◆ Problem statement
Where a line holds the word "only", copy that line.

◆ Material provided
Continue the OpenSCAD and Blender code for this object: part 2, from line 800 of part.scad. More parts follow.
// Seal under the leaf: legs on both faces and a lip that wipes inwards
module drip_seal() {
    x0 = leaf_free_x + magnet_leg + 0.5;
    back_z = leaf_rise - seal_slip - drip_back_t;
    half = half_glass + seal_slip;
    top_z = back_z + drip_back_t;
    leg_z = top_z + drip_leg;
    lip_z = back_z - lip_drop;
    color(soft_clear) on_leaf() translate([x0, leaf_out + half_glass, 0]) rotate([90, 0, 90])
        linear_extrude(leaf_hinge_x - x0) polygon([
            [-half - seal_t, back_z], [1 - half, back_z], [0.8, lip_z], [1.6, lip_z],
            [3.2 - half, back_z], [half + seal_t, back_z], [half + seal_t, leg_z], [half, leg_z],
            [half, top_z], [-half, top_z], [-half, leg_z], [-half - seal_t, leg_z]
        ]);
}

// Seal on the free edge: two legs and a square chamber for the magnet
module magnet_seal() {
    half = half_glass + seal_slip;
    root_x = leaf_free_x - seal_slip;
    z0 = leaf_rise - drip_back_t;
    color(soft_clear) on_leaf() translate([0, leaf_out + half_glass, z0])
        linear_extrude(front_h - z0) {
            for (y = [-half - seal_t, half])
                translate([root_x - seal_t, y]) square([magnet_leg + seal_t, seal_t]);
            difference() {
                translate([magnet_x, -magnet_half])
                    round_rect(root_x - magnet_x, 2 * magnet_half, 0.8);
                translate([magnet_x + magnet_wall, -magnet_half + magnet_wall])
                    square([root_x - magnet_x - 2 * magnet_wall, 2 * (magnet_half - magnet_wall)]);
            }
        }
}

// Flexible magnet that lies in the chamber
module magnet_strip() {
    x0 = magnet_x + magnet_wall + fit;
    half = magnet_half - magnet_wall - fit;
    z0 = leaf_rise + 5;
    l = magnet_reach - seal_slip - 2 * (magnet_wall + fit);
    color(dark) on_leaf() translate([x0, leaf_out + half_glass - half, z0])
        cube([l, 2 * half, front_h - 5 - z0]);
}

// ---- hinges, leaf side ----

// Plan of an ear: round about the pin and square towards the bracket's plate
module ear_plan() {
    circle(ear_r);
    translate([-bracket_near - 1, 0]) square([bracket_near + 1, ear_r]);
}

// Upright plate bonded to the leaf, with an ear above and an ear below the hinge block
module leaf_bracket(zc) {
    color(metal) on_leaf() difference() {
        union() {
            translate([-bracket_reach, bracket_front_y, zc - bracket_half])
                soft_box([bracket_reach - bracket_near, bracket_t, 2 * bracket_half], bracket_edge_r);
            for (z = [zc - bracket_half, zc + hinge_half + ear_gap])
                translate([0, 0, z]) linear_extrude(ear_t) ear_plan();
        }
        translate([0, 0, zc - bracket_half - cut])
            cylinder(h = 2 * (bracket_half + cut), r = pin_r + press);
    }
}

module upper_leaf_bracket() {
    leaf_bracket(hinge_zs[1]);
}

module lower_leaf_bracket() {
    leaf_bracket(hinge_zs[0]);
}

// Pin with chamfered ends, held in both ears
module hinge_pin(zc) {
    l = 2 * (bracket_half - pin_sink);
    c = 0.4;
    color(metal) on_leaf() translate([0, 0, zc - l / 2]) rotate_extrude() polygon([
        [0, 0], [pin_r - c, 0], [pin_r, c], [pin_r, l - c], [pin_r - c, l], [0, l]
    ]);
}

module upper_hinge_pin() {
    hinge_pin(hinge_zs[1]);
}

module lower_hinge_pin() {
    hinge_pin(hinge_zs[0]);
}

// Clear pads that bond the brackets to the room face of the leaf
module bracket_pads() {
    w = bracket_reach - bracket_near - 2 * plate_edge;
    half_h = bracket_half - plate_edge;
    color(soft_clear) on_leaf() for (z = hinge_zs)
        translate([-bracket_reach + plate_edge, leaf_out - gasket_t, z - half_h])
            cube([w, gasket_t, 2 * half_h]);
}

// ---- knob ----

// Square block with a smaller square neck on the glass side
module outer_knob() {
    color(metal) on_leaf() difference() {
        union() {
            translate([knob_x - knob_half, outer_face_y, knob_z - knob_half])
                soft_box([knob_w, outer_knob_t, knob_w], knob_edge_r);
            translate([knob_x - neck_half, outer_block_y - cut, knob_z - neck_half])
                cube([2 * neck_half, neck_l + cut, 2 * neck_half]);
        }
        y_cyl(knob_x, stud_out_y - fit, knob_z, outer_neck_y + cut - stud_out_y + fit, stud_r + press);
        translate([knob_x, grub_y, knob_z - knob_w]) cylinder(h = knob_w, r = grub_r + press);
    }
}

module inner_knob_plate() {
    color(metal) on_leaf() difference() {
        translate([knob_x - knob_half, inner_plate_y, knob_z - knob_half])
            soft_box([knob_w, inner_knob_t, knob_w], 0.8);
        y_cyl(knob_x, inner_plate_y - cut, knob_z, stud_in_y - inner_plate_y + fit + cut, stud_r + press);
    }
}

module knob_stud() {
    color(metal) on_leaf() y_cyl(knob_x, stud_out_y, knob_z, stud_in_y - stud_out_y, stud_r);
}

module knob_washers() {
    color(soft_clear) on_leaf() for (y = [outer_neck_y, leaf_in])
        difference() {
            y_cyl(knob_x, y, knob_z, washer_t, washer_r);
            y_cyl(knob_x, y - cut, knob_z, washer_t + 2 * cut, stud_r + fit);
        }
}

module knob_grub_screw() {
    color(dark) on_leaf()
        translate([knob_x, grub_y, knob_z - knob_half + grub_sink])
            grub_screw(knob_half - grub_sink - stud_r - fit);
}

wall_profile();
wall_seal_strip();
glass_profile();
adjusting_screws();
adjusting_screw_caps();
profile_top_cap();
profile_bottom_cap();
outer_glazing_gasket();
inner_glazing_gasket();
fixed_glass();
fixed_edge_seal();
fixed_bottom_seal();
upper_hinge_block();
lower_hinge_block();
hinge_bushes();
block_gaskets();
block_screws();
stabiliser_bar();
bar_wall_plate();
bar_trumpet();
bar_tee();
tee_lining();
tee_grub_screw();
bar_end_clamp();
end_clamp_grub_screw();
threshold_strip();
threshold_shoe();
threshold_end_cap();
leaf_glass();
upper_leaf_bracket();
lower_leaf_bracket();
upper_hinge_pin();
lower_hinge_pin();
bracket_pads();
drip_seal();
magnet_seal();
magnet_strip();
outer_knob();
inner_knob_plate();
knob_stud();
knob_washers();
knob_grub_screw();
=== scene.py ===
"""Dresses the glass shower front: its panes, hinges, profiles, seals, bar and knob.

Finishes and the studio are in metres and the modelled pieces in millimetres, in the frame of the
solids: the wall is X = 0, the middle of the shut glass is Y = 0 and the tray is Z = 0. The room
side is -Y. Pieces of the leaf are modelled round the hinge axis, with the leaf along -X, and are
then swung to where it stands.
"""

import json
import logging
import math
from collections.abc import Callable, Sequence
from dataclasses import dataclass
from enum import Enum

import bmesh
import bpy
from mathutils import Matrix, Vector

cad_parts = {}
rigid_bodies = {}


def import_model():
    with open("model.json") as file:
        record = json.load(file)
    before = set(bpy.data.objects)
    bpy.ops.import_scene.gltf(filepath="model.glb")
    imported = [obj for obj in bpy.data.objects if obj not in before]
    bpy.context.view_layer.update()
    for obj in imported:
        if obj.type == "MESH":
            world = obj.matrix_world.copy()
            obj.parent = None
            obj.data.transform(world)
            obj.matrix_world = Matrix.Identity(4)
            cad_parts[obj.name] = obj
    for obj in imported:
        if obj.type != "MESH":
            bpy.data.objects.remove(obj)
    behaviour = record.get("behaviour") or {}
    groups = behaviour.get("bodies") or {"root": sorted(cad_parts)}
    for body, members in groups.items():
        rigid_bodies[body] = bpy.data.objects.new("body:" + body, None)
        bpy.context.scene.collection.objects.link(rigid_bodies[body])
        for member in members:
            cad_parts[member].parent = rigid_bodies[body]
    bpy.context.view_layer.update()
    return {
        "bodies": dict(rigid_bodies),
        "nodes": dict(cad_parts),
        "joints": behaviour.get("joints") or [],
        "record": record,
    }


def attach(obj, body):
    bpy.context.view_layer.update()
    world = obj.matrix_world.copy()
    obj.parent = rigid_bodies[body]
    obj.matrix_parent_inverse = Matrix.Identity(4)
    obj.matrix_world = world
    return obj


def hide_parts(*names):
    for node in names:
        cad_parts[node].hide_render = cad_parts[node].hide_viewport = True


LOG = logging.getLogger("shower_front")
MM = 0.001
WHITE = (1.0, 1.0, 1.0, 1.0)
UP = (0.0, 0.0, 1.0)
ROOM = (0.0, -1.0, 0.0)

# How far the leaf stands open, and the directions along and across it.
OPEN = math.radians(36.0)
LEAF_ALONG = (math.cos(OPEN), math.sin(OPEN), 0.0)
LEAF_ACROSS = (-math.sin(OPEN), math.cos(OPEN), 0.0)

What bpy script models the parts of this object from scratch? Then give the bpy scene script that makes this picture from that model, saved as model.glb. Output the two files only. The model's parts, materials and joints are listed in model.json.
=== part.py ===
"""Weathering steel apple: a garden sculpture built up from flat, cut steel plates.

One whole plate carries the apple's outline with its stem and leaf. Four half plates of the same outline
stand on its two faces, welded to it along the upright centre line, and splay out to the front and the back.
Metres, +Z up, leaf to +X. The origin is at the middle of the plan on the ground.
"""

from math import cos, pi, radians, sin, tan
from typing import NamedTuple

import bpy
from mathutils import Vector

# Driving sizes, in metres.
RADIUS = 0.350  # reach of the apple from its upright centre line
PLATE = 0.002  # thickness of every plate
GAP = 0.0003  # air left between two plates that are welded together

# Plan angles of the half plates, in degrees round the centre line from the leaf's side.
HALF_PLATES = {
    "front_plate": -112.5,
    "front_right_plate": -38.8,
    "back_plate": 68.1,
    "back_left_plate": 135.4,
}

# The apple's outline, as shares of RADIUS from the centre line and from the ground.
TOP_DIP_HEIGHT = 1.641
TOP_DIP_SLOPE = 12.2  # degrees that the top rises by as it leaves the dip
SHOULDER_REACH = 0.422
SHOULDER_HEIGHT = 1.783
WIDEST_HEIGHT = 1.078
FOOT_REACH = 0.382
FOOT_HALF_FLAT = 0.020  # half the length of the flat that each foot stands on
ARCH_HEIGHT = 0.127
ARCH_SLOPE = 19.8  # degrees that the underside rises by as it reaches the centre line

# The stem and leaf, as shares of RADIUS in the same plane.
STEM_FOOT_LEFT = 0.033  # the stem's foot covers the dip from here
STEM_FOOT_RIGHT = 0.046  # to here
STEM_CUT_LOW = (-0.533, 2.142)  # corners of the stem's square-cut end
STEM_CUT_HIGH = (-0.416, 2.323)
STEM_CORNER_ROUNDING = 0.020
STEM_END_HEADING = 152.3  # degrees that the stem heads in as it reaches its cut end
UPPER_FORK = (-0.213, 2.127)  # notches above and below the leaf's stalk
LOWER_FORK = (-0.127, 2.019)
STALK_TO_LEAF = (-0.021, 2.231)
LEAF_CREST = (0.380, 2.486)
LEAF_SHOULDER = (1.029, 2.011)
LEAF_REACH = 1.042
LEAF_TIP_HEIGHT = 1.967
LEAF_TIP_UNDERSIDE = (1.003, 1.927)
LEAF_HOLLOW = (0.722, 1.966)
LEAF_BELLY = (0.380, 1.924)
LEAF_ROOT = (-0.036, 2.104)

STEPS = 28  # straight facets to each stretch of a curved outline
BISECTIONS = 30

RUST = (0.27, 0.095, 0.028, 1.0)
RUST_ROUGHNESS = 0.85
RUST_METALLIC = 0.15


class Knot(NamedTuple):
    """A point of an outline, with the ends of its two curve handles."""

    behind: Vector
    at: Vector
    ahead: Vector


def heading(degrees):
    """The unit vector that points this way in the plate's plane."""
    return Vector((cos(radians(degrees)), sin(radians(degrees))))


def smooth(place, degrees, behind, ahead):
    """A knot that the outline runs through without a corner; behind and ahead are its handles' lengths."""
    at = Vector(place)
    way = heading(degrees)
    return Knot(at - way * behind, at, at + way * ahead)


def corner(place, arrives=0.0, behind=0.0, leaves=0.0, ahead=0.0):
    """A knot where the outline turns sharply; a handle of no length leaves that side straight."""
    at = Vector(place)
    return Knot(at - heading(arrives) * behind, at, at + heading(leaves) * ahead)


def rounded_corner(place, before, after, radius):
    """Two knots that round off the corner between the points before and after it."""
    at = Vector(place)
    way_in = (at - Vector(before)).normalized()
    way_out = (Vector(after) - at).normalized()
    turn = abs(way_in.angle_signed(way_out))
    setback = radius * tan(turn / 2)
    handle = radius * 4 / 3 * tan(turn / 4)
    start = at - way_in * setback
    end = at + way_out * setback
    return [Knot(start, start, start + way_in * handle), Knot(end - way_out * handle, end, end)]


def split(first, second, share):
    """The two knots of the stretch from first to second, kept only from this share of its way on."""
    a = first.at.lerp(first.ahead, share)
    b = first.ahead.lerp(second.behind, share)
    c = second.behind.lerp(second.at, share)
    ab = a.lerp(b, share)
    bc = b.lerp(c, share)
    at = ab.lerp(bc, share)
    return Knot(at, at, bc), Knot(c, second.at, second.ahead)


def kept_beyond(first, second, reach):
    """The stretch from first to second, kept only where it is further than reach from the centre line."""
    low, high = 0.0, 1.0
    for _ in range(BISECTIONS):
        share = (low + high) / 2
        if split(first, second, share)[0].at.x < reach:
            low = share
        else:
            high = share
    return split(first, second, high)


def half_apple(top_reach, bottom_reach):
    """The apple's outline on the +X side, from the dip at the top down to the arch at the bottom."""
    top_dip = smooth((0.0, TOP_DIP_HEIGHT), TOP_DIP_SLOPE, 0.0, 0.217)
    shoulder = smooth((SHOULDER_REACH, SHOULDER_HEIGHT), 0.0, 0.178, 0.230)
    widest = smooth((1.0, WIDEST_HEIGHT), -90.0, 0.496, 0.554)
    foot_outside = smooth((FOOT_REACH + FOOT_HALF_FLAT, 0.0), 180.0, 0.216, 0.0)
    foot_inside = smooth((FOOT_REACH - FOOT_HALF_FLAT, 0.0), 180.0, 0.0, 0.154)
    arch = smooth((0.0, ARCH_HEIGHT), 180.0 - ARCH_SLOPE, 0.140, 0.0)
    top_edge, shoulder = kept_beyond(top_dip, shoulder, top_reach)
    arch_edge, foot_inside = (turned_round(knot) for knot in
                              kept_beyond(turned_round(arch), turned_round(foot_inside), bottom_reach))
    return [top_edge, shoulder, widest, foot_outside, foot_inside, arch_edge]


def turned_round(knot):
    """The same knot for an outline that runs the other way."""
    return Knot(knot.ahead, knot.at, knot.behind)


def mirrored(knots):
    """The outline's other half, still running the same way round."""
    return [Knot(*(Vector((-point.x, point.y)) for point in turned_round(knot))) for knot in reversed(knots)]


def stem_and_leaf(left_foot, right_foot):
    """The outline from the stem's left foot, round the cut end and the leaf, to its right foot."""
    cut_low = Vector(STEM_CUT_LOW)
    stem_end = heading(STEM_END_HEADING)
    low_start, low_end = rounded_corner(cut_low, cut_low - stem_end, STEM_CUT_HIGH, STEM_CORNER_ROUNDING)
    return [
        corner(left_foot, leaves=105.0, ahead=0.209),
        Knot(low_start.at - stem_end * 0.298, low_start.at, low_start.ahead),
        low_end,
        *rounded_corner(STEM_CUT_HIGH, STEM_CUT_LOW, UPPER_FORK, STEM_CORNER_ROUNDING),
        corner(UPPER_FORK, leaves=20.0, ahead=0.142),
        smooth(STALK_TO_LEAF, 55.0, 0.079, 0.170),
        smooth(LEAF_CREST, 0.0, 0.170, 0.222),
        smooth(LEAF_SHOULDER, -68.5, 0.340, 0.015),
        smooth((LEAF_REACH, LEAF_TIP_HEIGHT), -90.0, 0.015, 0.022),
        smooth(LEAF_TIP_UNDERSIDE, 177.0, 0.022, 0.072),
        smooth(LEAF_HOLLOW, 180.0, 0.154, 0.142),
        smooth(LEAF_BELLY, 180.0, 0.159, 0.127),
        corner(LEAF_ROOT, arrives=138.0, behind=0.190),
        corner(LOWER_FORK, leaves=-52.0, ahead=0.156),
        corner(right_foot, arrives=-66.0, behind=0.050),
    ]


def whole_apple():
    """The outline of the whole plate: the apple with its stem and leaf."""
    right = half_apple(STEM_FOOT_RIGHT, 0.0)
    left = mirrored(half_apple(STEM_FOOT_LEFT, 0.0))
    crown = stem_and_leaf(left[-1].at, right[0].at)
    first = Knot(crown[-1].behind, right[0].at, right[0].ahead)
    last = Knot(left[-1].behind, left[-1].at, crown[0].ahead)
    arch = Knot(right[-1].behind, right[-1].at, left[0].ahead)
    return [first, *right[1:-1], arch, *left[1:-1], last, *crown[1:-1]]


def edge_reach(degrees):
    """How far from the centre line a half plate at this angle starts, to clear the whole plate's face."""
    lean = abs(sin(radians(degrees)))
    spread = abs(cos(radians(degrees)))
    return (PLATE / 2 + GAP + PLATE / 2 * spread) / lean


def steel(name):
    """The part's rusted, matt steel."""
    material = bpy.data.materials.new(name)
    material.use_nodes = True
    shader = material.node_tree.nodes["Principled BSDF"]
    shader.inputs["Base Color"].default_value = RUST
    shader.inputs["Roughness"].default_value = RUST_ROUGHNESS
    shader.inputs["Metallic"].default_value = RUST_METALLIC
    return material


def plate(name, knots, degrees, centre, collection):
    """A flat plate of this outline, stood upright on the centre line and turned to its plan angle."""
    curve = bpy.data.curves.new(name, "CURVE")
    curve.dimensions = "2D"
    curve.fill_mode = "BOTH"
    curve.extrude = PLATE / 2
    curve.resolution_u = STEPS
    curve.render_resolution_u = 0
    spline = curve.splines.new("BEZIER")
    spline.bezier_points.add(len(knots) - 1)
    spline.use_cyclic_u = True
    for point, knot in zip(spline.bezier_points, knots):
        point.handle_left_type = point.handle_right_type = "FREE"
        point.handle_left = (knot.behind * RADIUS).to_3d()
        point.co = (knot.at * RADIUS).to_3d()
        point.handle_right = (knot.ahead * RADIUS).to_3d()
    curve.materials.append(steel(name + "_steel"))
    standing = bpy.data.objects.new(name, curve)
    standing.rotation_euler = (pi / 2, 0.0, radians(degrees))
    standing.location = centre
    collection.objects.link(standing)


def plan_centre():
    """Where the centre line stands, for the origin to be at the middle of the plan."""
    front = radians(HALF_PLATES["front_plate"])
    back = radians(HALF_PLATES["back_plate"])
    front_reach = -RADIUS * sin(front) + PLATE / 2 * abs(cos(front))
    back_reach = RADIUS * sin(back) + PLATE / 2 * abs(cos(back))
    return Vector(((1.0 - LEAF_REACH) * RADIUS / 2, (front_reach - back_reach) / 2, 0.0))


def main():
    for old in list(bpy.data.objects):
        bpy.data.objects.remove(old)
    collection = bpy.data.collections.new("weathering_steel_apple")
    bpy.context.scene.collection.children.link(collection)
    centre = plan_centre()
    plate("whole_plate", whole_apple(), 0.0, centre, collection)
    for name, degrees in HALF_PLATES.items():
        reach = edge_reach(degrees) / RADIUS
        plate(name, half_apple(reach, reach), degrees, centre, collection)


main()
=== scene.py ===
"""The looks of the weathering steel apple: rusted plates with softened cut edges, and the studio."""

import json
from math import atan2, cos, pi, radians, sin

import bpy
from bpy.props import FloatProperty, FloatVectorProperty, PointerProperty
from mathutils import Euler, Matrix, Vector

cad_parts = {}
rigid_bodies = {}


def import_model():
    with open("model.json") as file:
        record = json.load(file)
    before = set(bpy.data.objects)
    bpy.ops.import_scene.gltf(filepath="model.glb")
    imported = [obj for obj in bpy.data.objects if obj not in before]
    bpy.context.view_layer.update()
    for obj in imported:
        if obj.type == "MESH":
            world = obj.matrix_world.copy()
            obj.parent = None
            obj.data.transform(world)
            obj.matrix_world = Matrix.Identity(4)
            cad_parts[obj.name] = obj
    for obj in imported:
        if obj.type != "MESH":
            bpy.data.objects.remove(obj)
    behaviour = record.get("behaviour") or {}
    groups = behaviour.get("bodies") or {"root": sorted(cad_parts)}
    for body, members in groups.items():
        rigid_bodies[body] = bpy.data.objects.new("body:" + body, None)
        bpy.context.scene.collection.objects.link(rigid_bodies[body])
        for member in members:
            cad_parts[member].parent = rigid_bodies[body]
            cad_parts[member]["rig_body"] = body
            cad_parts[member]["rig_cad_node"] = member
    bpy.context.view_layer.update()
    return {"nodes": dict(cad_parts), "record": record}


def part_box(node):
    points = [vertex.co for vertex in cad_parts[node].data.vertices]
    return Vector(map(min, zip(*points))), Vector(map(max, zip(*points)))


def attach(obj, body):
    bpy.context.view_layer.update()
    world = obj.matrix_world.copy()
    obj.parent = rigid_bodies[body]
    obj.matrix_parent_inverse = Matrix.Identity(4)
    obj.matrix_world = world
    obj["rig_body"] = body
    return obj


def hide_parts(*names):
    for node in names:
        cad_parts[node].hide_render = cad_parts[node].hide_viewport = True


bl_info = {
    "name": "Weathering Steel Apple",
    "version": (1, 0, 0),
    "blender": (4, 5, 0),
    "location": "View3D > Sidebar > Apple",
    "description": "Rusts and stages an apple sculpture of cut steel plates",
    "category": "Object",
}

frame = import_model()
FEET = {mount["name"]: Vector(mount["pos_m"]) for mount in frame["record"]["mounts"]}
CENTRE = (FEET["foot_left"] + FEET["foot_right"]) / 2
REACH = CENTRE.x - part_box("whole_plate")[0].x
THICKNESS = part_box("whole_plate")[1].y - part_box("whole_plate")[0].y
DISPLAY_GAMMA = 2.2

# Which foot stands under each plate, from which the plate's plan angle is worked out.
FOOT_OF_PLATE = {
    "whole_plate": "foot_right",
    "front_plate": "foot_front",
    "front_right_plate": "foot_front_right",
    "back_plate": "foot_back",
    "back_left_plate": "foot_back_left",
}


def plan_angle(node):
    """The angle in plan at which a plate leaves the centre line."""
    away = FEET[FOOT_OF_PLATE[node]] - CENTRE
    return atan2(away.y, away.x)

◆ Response
What bpy script models the parts of this object from scratch? Then give the bpy scene script that makes this picture from that model, saved as model.glb. Output the two files only. The model's parts, materials and joints are listed in model.json.
    """The two knots of the stretch from first to second, kept only from this share of its way on."""
    """The stretch from first to second, kept only where it is further than reach from the centre line."""